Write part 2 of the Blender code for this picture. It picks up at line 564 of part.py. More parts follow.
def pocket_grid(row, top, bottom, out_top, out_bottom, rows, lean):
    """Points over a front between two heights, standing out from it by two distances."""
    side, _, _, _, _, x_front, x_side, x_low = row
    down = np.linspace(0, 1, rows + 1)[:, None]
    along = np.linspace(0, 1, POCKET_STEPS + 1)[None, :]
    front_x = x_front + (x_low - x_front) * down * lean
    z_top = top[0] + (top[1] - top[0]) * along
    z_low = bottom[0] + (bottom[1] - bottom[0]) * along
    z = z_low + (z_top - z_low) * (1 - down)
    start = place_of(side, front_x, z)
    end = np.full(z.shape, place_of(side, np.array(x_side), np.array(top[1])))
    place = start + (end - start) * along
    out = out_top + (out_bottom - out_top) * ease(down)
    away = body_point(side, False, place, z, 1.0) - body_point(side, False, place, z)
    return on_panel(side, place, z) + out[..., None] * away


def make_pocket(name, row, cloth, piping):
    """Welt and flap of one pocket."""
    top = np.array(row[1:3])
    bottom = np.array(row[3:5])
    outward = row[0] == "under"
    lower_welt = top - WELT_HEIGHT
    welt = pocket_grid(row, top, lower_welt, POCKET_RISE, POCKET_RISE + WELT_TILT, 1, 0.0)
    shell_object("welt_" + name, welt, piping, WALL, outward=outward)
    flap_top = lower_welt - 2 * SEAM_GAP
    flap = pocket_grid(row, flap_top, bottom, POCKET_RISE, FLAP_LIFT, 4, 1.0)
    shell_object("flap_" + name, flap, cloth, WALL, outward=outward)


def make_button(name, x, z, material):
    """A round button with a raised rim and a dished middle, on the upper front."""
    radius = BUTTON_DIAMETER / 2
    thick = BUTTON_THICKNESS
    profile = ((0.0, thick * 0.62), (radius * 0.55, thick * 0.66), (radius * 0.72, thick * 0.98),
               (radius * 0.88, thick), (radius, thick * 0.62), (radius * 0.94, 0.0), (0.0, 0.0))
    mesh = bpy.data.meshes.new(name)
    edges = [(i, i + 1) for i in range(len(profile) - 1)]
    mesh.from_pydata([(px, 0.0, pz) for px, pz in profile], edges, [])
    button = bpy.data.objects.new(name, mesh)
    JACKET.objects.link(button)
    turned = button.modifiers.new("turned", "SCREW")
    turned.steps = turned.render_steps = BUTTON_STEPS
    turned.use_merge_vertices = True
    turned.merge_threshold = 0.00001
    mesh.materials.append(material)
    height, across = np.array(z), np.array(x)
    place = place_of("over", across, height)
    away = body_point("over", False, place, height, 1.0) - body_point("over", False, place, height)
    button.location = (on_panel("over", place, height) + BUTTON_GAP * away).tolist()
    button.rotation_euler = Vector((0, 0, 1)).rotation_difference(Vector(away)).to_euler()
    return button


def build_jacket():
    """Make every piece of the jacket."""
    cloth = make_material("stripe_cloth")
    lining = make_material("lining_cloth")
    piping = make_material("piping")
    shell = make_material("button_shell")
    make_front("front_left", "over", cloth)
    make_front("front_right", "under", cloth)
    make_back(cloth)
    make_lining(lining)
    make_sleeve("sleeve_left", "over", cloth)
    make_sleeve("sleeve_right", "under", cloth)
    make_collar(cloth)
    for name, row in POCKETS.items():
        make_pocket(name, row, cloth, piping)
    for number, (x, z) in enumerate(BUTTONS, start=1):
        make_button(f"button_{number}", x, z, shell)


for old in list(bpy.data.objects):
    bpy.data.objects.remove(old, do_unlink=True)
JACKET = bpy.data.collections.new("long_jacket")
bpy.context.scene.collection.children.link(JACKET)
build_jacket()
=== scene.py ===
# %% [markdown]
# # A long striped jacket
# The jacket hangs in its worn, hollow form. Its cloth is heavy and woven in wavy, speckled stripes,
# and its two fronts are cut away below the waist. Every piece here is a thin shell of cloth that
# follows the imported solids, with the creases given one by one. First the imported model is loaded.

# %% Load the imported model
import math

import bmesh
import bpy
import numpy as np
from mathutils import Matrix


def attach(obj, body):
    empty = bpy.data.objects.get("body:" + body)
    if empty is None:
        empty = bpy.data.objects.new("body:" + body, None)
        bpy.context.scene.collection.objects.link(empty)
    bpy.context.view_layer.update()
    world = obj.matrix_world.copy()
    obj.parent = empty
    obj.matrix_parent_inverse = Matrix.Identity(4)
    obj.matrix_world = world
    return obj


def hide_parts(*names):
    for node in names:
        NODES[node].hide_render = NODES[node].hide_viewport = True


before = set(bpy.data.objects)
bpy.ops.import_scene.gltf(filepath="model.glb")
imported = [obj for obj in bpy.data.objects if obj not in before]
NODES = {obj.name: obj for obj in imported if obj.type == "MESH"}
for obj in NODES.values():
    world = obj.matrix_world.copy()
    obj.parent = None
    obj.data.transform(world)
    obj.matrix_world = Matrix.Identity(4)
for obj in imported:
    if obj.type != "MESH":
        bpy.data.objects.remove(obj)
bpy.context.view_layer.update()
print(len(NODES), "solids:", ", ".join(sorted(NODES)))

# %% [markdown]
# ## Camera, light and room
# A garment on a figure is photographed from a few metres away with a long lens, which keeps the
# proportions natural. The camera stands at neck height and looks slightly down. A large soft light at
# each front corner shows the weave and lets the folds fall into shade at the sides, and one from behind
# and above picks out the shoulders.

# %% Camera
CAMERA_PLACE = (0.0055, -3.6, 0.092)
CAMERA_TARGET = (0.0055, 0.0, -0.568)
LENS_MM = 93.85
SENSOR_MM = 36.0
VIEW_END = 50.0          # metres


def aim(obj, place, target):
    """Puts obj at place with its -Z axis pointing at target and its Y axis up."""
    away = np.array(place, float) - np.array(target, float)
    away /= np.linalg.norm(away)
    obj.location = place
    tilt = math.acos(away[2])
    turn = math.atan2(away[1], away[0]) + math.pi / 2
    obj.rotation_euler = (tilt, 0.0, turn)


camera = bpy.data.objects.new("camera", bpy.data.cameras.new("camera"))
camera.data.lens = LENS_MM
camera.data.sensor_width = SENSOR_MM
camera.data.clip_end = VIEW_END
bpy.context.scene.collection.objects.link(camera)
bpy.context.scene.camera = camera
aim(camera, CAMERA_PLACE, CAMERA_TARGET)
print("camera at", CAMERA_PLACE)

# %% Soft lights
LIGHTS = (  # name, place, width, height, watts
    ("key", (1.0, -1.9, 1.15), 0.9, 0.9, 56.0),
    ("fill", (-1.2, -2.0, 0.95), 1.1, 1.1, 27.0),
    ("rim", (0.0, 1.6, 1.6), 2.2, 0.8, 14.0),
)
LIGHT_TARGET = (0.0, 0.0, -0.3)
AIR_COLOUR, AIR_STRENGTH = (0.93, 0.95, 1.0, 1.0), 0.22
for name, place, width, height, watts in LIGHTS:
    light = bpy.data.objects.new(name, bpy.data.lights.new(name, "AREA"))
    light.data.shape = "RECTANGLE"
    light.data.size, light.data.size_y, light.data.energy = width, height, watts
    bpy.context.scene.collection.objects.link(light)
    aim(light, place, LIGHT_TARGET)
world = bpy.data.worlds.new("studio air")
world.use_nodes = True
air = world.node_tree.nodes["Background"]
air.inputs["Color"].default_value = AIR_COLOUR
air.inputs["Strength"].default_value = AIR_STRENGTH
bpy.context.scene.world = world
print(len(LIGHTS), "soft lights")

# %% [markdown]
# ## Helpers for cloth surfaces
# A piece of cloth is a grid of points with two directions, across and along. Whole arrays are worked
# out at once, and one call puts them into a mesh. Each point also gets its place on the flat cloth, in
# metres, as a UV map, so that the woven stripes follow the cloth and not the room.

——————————

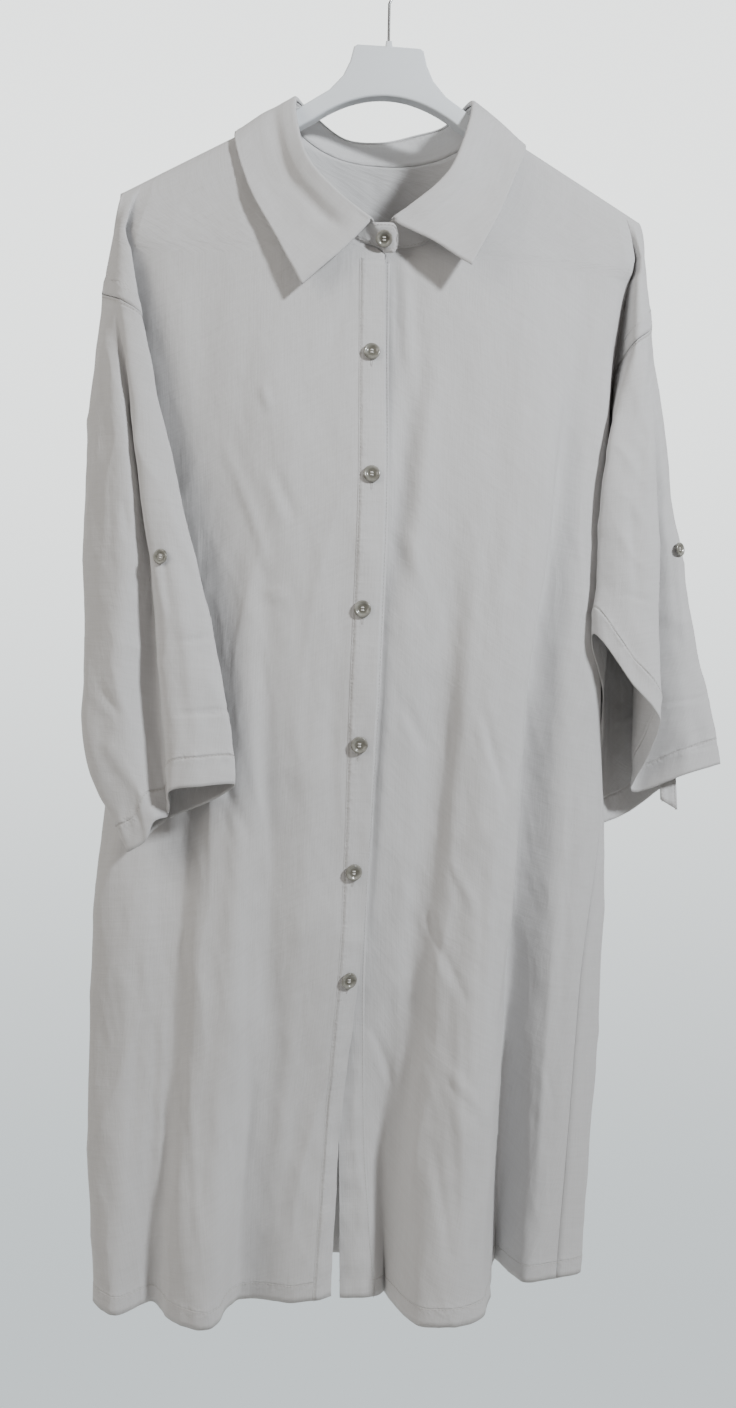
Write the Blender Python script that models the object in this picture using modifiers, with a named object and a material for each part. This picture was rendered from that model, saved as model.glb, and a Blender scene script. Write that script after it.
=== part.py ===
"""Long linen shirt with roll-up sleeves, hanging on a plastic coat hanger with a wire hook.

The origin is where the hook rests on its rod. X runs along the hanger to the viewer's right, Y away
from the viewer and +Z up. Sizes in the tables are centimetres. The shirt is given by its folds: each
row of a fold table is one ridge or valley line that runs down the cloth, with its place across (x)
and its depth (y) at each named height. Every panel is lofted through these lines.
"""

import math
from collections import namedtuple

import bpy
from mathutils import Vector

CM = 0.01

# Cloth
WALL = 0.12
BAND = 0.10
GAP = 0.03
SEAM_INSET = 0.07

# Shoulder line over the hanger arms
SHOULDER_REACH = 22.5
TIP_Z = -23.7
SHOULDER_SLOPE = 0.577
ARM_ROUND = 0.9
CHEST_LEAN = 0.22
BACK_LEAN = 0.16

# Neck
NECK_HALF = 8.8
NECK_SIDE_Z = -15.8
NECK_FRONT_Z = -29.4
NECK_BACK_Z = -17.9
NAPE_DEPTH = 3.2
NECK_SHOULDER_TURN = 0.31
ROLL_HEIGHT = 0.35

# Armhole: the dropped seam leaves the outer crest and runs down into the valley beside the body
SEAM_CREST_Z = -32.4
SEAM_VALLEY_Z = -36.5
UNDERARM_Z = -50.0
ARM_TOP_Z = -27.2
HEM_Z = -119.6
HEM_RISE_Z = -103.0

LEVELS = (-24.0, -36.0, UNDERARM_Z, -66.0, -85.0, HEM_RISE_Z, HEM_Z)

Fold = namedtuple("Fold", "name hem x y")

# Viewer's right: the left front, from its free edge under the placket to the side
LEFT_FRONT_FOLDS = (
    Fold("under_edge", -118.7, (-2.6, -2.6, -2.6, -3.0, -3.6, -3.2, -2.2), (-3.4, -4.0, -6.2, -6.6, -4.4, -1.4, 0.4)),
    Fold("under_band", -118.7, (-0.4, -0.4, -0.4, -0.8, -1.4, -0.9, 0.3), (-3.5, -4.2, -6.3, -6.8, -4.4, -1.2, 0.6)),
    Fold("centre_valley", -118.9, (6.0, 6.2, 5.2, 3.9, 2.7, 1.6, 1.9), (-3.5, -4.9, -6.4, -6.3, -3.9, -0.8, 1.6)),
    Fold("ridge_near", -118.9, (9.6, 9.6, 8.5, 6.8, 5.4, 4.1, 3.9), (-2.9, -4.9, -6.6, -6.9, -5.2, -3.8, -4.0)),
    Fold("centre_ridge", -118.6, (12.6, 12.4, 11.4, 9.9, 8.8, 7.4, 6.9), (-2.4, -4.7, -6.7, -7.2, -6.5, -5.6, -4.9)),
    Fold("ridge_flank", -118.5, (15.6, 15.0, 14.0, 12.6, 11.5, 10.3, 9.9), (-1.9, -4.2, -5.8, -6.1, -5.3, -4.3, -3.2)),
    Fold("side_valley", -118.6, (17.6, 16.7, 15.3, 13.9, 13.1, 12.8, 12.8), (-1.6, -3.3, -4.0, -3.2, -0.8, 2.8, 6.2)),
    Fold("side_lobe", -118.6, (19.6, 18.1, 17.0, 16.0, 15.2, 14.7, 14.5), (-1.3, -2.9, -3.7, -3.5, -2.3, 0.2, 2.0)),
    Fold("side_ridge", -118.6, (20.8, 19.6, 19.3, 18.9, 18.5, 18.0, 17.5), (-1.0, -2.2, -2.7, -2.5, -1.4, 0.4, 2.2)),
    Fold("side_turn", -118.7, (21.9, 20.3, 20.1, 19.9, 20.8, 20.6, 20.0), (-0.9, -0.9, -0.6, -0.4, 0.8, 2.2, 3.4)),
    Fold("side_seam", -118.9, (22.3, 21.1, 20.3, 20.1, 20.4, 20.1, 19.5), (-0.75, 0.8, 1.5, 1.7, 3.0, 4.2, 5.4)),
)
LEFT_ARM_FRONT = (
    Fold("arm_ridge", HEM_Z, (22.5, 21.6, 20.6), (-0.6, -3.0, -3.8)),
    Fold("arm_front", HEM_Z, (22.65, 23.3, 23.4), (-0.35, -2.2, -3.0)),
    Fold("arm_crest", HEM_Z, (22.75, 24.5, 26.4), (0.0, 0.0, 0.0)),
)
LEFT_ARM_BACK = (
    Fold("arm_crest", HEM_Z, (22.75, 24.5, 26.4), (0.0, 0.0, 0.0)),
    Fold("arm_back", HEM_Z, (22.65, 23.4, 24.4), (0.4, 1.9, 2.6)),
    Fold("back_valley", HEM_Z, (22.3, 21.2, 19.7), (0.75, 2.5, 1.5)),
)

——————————

> [Aim] Exactly the lines from the line with "Write the Blender" to the line with "a wire hook.", both included, are to be extracted, and no others.

> [Exercise response]
Write the Blender Python script that models the object in this picture using modifiers, with a named object and a material for each part. This picture was rendered from that model, saved as model.glb, and a Blender scene script. Write that script after it.
=== part.py ===
"""Long linen shirt with roll-up sleeves, hanging on a plastic coat hanger with a wire hook.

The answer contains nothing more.